## Rows from a dataset
━━━━━━
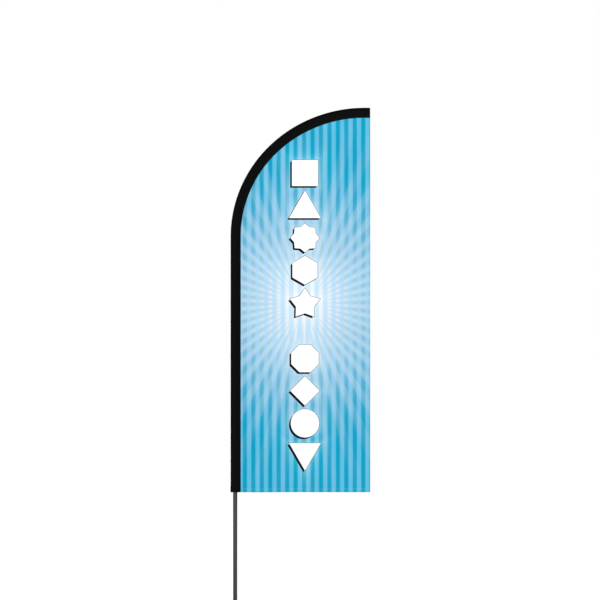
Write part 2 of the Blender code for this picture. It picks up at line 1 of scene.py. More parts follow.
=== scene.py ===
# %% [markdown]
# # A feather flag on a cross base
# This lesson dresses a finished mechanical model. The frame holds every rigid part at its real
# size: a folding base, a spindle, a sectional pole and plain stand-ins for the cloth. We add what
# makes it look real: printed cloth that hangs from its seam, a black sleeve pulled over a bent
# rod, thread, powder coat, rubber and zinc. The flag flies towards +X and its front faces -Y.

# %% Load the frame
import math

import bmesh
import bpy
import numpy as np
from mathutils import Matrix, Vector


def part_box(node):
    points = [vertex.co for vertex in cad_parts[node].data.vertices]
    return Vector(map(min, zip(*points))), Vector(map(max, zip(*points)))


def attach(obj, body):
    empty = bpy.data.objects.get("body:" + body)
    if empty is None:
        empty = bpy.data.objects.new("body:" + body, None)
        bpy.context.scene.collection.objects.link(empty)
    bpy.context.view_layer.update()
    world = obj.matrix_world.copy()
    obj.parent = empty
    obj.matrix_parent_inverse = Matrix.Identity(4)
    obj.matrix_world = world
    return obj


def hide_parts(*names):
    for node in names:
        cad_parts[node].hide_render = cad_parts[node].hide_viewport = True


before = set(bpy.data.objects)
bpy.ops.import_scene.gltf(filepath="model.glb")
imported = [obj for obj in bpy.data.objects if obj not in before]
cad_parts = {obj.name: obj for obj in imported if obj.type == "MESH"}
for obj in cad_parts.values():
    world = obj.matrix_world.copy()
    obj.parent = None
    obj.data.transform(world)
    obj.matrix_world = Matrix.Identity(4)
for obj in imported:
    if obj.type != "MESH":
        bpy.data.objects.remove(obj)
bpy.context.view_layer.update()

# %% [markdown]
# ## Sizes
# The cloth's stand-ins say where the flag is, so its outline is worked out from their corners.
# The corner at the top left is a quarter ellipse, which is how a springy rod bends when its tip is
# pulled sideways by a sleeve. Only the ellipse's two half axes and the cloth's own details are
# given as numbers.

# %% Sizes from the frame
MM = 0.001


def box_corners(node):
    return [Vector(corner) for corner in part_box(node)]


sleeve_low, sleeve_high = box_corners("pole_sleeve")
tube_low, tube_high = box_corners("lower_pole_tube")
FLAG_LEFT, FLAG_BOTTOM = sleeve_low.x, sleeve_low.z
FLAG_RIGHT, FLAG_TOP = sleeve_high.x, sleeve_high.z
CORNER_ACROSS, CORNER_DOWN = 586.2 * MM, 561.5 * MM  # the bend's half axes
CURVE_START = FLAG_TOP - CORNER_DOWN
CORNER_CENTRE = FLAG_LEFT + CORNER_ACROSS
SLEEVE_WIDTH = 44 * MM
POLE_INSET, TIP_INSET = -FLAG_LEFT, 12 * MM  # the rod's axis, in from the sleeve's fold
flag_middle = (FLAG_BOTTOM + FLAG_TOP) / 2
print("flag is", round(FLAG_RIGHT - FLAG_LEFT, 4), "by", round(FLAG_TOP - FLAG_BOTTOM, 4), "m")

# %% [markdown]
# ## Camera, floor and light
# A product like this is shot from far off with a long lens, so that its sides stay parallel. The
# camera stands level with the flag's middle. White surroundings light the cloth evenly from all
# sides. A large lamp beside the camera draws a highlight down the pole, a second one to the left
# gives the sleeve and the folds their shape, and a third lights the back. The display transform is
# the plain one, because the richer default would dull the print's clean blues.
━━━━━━
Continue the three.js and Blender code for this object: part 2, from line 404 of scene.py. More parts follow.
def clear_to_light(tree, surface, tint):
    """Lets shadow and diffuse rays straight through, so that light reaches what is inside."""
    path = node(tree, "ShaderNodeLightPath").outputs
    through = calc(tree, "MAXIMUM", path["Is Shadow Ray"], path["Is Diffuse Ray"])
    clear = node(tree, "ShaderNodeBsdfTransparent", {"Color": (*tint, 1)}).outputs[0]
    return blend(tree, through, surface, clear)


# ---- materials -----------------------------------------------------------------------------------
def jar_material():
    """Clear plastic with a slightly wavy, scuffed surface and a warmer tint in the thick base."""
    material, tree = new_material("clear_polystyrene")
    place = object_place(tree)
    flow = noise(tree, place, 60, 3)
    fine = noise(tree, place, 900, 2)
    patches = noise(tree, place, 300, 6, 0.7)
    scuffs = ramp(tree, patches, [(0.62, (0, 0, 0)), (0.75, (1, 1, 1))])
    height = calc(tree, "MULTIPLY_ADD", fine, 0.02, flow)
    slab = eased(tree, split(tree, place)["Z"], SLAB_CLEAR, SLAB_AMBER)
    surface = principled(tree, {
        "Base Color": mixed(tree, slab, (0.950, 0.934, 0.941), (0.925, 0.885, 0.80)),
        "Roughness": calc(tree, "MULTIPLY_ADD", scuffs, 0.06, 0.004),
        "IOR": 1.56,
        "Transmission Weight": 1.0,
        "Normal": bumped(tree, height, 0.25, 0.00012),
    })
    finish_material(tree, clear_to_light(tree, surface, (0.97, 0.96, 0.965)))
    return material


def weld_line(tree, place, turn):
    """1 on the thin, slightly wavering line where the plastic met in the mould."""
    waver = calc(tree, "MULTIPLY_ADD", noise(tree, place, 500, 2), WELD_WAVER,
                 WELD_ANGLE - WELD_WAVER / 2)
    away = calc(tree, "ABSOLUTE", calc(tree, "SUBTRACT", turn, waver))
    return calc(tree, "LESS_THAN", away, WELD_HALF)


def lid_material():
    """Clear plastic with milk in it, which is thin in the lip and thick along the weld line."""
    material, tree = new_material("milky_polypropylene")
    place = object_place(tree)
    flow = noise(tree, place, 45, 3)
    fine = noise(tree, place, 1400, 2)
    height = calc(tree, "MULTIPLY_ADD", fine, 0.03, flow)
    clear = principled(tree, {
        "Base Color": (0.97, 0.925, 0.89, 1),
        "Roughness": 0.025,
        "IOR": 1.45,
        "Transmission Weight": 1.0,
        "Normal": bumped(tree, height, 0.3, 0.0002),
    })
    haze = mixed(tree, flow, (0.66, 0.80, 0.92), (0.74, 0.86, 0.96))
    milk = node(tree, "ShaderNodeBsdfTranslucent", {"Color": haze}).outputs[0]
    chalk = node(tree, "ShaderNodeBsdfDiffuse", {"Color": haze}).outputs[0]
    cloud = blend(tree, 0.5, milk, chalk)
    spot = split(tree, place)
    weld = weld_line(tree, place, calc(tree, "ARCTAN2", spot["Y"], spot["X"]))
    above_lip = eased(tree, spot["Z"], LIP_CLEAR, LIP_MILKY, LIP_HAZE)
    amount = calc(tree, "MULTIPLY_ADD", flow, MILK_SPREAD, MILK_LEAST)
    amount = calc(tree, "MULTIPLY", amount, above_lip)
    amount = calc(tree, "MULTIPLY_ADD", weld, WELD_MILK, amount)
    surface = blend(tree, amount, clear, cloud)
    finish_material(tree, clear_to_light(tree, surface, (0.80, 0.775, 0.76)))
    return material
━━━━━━
## What to produce
Start at the line with "obj.data.transform(world)" and stop after the line with "return [Vector(corner) for". Repeat exactly the lines in that range.

## Response below
    obj.data.transform(world)
    obj.matrix_world = Matrix.Identity(4)
for obj in imported:
    if obj.type != "MESH":
        bpy.data.objects.remove(obj)
bpy.context.view_layer.update()

# %% [markdown]
# ## Sizes
# The cloth's stand-ins say where the flag is, so its outline is worked out from their corners.
# The corner at the top left is a quarter ellipse, which is how a springy rod bends when its tip is
# pulled sideways by a sleeve. Only the ellipse's two half axes and the cloth's own details are
# given as numbers.

# %% Sizes from the frame
MM = 0.001


def box_corners(node):
    return [Vector(corner) for corner in part_box(node)]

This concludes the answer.